-- ROWS --
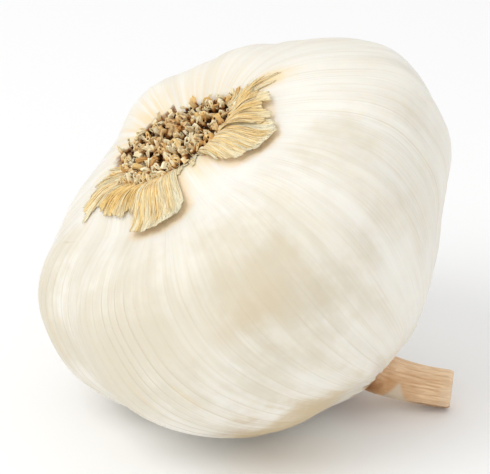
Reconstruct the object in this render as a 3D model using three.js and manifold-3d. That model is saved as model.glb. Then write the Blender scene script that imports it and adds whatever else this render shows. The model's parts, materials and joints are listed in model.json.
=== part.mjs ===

...

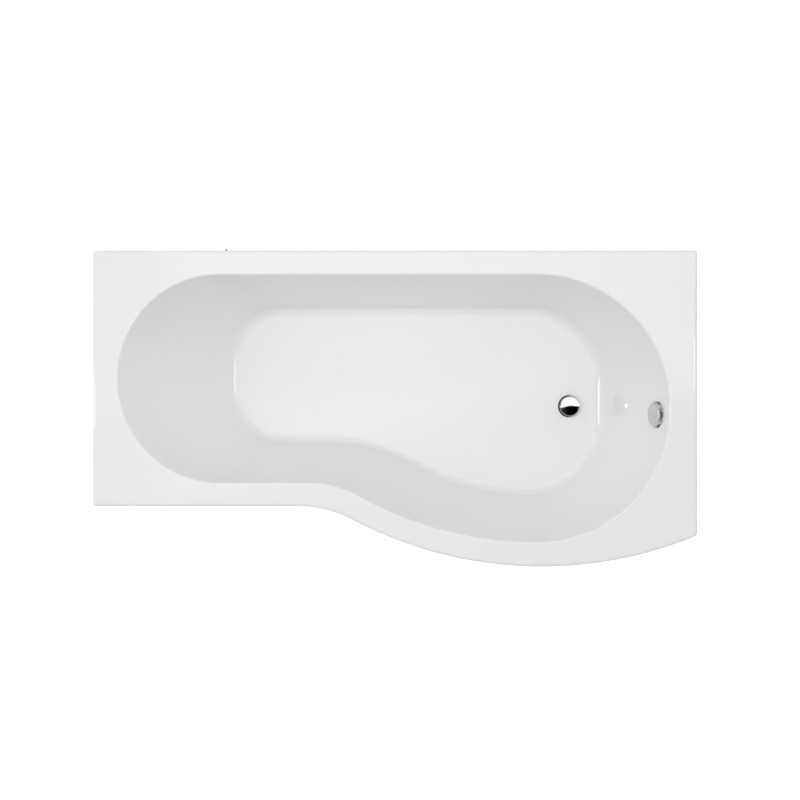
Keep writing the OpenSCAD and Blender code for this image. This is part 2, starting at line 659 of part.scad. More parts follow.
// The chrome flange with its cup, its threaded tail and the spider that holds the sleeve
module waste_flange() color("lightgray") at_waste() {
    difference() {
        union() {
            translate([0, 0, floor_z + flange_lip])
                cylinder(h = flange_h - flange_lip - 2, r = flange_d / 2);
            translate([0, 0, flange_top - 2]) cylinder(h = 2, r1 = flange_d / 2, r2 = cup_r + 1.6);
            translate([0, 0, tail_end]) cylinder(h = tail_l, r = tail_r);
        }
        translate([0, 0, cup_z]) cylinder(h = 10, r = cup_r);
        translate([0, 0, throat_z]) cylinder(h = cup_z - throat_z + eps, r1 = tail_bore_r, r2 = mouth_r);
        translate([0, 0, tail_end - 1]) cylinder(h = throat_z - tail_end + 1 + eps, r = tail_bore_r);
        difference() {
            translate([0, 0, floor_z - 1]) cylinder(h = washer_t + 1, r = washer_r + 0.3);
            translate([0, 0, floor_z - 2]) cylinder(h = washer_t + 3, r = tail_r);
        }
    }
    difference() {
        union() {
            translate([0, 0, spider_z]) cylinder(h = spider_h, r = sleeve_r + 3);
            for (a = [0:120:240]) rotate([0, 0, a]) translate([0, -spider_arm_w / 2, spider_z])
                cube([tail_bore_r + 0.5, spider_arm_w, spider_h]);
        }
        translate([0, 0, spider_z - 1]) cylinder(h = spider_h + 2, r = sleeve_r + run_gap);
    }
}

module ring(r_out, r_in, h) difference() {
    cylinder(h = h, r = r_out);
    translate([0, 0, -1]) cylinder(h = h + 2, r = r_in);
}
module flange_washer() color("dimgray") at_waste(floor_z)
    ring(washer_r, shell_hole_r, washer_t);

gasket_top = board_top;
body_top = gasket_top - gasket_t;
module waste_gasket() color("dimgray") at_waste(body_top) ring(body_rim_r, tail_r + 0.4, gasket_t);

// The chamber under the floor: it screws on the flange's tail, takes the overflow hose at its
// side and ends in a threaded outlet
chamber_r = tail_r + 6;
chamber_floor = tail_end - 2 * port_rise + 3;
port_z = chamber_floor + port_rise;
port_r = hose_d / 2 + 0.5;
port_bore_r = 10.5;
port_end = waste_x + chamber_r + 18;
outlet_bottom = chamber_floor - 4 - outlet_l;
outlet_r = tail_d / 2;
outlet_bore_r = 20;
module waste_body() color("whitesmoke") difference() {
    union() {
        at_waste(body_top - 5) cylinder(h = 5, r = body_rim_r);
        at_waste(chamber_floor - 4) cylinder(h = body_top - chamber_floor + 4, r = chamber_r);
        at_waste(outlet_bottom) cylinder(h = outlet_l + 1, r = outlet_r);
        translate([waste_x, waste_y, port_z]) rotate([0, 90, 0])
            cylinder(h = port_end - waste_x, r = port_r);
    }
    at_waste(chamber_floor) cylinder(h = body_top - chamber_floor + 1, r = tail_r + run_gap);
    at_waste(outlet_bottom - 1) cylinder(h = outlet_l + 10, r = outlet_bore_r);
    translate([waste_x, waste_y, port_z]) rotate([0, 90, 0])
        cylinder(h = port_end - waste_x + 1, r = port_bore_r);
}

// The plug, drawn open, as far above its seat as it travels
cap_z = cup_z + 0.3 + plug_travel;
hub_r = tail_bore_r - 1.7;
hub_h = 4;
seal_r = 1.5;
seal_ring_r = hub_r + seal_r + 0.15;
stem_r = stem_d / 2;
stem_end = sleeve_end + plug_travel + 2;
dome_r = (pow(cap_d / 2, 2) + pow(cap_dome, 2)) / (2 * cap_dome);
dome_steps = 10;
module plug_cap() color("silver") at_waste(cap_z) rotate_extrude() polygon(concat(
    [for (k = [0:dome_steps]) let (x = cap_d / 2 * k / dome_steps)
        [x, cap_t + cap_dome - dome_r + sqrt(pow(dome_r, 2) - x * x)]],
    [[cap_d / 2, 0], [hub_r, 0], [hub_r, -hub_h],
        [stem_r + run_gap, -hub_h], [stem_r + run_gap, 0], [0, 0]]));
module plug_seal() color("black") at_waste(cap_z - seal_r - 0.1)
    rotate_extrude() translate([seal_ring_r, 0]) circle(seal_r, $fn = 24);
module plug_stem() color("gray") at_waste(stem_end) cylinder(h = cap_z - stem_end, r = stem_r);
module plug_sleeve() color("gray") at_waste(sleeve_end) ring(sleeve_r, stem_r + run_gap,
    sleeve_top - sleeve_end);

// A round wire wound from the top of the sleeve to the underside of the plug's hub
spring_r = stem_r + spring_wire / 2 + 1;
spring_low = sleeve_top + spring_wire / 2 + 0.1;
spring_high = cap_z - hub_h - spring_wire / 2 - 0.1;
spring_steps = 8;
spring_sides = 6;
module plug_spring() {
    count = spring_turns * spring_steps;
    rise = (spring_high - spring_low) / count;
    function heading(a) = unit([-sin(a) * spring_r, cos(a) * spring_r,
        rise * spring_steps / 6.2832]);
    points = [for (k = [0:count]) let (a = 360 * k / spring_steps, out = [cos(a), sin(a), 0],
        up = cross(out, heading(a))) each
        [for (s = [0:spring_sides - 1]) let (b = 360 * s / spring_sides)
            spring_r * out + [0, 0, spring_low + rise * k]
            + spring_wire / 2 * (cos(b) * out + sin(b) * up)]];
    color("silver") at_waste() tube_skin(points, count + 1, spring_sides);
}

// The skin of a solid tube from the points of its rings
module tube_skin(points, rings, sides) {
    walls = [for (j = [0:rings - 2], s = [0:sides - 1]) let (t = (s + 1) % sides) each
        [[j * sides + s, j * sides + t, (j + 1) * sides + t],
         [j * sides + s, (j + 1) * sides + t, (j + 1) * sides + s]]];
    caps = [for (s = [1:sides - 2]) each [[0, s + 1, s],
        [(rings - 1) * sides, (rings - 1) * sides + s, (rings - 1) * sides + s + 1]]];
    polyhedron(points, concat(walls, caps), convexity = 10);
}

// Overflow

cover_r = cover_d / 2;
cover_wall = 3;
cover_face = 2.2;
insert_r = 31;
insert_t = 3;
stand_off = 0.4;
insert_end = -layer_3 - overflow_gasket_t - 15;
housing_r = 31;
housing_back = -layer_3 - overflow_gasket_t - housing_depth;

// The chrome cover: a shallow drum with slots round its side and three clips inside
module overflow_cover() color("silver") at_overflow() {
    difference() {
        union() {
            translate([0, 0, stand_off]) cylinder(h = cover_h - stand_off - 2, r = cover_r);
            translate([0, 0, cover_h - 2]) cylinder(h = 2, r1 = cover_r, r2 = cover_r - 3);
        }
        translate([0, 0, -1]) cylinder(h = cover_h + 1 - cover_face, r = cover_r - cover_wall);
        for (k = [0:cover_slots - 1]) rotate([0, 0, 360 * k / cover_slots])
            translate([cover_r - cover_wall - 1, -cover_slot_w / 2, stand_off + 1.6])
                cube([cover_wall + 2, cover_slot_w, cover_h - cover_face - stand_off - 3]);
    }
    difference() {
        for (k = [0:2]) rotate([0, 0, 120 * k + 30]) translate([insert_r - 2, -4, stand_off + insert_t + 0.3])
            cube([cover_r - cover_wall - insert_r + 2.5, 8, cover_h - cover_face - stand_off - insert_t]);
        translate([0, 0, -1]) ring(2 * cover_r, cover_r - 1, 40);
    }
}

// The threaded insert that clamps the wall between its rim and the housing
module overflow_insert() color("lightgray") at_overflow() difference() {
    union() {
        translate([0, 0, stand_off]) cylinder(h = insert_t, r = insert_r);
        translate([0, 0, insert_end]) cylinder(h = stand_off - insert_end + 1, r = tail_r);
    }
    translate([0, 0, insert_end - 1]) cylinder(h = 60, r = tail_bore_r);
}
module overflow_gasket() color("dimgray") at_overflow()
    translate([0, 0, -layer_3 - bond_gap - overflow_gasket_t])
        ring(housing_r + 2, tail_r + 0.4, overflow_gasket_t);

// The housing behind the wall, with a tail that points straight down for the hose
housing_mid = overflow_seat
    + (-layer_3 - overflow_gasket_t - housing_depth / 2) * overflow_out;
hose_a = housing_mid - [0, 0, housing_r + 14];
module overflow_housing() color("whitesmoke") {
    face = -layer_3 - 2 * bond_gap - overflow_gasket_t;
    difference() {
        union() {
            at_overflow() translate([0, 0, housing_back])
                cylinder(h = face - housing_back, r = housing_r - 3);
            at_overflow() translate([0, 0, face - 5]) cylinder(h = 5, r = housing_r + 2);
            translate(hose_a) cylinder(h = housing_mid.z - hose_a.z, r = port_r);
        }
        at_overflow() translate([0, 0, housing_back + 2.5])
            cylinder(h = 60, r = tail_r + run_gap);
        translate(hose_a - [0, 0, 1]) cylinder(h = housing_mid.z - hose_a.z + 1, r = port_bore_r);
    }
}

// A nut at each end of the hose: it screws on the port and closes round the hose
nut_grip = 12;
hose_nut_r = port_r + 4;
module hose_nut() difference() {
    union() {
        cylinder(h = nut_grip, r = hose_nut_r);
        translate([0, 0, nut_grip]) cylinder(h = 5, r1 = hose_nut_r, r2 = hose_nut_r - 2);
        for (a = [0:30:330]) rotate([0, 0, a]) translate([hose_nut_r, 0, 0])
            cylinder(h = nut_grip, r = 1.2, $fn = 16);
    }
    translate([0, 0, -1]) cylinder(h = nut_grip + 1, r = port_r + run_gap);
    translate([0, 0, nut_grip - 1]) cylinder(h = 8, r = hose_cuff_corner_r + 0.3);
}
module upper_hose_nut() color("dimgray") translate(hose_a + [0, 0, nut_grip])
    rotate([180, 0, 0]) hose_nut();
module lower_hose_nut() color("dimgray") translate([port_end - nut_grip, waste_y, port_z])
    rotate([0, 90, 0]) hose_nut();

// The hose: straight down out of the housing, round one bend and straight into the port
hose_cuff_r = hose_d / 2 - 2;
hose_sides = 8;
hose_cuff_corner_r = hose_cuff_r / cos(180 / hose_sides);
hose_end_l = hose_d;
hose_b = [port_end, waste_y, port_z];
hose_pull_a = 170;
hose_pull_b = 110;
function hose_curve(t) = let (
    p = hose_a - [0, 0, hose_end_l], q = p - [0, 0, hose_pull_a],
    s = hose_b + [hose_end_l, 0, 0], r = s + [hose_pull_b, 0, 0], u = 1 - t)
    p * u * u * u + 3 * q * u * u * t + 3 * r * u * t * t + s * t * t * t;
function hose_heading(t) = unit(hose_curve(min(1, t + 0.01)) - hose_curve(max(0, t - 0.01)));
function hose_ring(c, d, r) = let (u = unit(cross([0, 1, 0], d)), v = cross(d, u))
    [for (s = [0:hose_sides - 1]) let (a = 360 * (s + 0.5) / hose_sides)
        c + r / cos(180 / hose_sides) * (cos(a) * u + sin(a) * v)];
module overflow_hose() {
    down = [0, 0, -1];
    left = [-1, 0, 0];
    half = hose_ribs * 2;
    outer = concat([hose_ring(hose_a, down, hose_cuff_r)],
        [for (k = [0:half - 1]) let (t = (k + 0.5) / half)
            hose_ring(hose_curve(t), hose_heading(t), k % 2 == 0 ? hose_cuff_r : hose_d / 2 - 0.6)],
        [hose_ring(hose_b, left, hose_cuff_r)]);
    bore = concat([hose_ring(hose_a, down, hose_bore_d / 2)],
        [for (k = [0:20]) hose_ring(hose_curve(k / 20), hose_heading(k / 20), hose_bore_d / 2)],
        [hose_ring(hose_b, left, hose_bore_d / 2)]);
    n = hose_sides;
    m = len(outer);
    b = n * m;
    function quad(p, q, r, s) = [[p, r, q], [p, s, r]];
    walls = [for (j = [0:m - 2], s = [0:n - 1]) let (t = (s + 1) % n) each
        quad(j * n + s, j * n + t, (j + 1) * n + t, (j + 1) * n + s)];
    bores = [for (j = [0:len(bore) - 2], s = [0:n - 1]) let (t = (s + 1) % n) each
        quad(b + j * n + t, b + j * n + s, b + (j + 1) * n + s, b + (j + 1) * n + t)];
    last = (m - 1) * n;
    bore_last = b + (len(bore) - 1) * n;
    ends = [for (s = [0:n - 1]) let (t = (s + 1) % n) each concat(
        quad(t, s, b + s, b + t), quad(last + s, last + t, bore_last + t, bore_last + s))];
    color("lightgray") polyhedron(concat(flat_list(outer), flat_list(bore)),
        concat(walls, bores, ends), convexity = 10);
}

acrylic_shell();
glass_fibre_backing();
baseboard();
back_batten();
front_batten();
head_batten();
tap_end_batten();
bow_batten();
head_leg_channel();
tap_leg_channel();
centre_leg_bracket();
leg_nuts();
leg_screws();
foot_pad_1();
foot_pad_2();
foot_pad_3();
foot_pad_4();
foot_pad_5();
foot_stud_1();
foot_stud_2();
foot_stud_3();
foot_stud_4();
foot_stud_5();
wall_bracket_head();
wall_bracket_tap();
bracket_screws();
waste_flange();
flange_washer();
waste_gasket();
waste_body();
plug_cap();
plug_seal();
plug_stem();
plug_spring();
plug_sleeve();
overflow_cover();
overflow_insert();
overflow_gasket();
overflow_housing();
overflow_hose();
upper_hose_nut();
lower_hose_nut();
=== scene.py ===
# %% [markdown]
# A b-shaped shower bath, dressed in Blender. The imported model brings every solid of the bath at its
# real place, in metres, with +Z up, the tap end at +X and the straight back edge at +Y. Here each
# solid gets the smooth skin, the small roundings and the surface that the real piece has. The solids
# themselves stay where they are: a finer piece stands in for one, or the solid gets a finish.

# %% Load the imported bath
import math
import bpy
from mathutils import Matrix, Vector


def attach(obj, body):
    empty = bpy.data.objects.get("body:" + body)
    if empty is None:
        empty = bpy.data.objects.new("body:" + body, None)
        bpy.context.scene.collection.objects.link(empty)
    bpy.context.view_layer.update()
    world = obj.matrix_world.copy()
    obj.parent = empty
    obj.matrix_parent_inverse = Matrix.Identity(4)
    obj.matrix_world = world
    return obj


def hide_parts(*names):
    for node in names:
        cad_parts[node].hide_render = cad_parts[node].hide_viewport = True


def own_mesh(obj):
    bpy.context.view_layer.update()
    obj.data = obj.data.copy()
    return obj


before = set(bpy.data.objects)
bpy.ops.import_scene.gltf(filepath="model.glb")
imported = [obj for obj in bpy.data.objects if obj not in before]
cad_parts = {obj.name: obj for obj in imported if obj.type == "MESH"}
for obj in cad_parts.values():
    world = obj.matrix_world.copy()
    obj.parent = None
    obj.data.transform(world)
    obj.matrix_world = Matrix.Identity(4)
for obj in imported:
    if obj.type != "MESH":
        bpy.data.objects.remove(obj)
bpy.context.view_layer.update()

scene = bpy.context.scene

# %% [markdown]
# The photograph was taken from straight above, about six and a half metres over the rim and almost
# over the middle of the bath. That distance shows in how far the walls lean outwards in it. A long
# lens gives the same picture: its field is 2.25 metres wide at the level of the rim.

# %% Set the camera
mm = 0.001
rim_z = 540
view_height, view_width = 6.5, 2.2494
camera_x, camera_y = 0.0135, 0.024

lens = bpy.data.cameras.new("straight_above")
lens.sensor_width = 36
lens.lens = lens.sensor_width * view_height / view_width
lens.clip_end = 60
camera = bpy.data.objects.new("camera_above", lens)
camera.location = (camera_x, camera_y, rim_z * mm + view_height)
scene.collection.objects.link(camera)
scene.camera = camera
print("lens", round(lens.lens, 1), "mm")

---

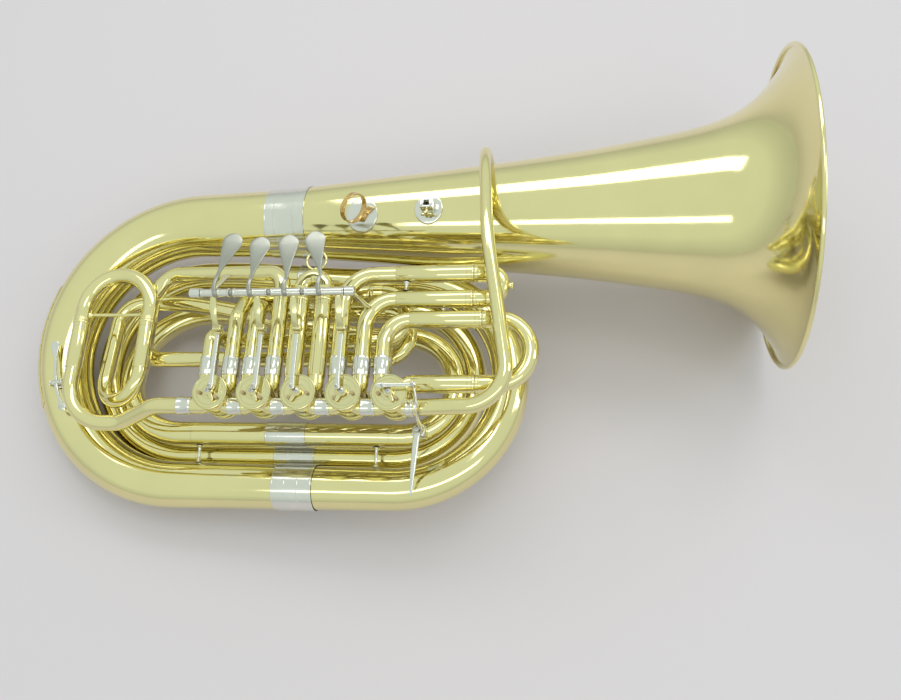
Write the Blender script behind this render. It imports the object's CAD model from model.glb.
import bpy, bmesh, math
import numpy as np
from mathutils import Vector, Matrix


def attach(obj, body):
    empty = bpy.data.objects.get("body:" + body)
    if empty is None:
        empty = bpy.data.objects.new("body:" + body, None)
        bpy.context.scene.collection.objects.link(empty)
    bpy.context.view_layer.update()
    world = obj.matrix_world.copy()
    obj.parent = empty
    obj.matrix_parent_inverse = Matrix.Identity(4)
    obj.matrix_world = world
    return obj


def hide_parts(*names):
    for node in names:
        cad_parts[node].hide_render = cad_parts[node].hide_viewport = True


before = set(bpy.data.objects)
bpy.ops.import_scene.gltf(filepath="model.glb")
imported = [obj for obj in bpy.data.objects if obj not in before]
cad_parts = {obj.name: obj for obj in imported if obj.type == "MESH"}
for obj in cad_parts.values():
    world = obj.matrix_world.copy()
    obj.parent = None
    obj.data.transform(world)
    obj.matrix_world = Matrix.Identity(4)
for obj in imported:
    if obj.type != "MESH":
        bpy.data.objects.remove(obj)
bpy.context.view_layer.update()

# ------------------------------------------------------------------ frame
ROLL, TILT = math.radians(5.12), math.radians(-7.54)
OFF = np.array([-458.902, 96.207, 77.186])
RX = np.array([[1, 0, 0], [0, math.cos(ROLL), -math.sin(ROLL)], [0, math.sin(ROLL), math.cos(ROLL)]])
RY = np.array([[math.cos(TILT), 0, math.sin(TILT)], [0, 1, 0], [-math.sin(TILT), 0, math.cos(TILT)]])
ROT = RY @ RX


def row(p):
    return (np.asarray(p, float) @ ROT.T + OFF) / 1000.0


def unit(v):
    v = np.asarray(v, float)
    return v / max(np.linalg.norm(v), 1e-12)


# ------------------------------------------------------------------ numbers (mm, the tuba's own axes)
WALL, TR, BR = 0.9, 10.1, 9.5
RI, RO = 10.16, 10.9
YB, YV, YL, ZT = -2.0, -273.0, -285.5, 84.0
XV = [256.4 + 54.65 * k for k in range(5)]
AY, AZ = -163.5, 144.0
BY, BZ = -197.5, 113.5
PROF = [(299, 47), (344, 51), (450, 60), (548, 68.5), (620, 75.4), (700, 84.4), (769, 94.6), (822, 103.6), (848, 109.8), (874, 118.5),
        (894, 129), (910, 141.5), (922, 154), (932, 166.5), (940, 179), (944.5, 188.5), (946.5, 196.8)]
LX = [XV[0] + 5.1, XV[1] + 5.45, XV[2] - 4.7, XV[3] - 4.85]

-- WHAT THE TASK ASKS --
Quote the lines that begin at the line containing "Keep writing the" and end at the line containing "tail_r + 0.4, gasket_t);", keeping both of those lines.

-- REPLY --
Keep writing the OpenSCAD and Blender code for this image. This is part 2, starting at line 659 of part.scad. More parts follow.
// The chrome flange with its cup, its threaded tail and the spider that holds the sleeve
module waste_flange() color("lightgray") at_waste() {
    difference() {
        union() {
            translate([0, 0, floor_z + flange_lip])
                cylinder(h = flange_h - flange_lip - 2, r = flange_d / 2);
            translate([0, 0, flange_top - 2]) cylinder(h = 2, r1 = flange_d / 2, r2 = cup_r + 1.6);
            translate([0, 0, tail_end]) cylinder(h = tail_l, r = tail_r);
        }
        translate([0, 0, cup_z]) cylinder(h = 10, r = cup_r);
        translate([0, 0, throat_z]) cylinder(h = cup_z - throat_z + eps, r1 = tail_bore_r, r2 = mouth_r);
        translate([0, 0, tail_end - 1]) cylinder(h = throat_z - tail_end + 1 + eps, r = tail_bore_r);
        difference() {
            translate([0, 0, floor_z - 1]) cylinder(h = washer_t + 1, r = washer_r + 0.3);
            translate([0, 0, floor_z - 2]) cylinder(h = washer_t + 3, r = tail_r);
        }
    }
    difference() {
        union() {
            translate([0, 0, spider_z]) cylinder(h = spider_h, r = sleeve_r + 3);
            for (a = [0:120:240]) rotate([0, 0, a]) translate([0, -spider_arm_w / 2, spider_z])
                cube([tail_bore_r + 0.5, spider_arm_w, spider_h]);
        }
        translate([0, 0, spider_z - 1]) cylinder(h = spider_h + 2, r = sleeve_r + run_gap);
    }
}

module ring(r_out, r_in, h) difference() {
    cylinder(h = h, r = r_out);
    translate([0, 0, -1]) cylinder(h = h + 2, r = r_in);
}
module flange_washer() color("dimgray") at_waste(floor_z)
    ring(washer_r, shell_hole_r, washer_t);

gasket_top = board_top;
body_top = gasket_top - gasket_t;
module waste_gasket() color("dimgray") at_waste(body_top) ring(body_rim_r, tail_r + 0.4, gasket_t);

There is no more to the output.